The program includes a song-and-dance ensemble plus headline acts, among them Bob Moore's Amazing Mongrels, Kay Starr (singer of the '50s hit "Wheel of Fortune"), striptease artist Tempest Storm and 71-year-old Bill Dana (famous for his Jose Jimenez routine on "The Ed Sullivan Show," which today is enough to send the politically correct into cardiac arrest).

The oldest ensemble members are the Mercer Brothers--Bud, 82, and Jim, 79--veteran vaudevillians who breathe new life into old jokes and also cheerfully violate current PC guidelines with a lengthy stuttering routine. Also in the cast is Dan Westfall, 50, the custodian of the original Cheetah, now 64, the chimp who starred in many Tarzan movies and "Bedtime for Bonzo" (Cheetah does not appear in the show).

After the show, tuxedoed master of ceremonies Markowitz and the entire cast come out into the lobby to shake hands and talk with the audience, mostly senior citizens, many of whom arrive on tour buses.

Pat Godfrey, at 79 the oldest dancer, is a retired Air Force colonel who can still fit into her military uniform--and does so in the show's flag-waving finale. "People love that--you have people who shake your hand like it's never been shaken before," says Godfrey, an aerobics instructor who first danced professionally at the 1933 Chicago World's Fair. "We've shared the same era.

"Nostalgia can be happy and sad. . . . Most of them have lived through World War II; some may have lost a husband or a son or sometimes a wife. I almost cry every time we sing 'Glory, Glory.' When I went into the service, there was a thing called patriotism--we got a little of that for Desert Storm, but not like it was in the '40s."

The Mercers, like many other cast members, came out of semi-retirement to be part of the show. After beginning their career as dancers ("We started in beer joints with nickels and dimes on the floor," Bud says), the brothers made their way into the motion picture business, dancing in "Yankee Doodle Dandy," "Holiday Inn" and "Babes on Broadway." Their conversation is peppered with references to Busby Berkeley, Gable and Cagney, Mickey and Judy.

"See, what killed us all in show biz was the rock music," Jim Mercer says. "Once it hit, all the old places went rock, and the older people had no place to go--so they buried themselves. Now, they are coming out again."

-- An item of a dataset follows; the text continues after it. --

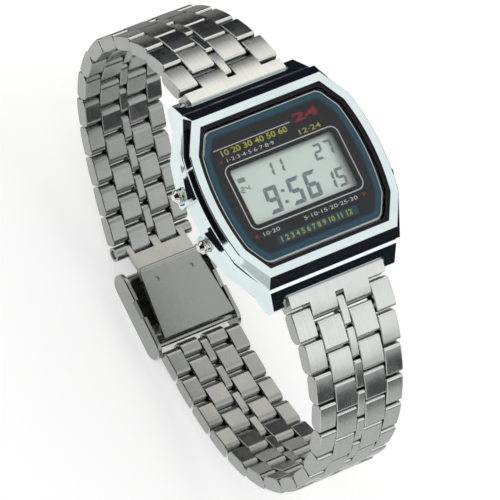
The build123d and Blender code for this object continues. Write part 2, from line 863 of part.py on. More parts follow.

Headliner Storm, 68, a flame-haired Georgia native who has never retired from stripping, takes it all off--or anyway a whole lot of it--in the "Follies." She says her act embarrasses neither her nor her audience--women, she says, see her not as a threat but as an inspiration.

"Age never bothered me--sometimes I'm a little girl out there," she says. "[Burlesque] leaves something to the imagination," she adds in a soft, demure drawl. "Burlesque is fun--it has sex, it's entertainment, but not what they have now. . . . They go out and they just take everything off, and they do all sorts of nasty things onstage. It's very raunchy. I will not resort to that.

"I did a photo shoot for two magazines in New York [last] February--they are kind of risque magazines, but my part was quite classy. I got so many letters from fans who had seen me long ago; they thought it was great to see someone in the magazines who is not all pumped up with silicone and [is] all natural.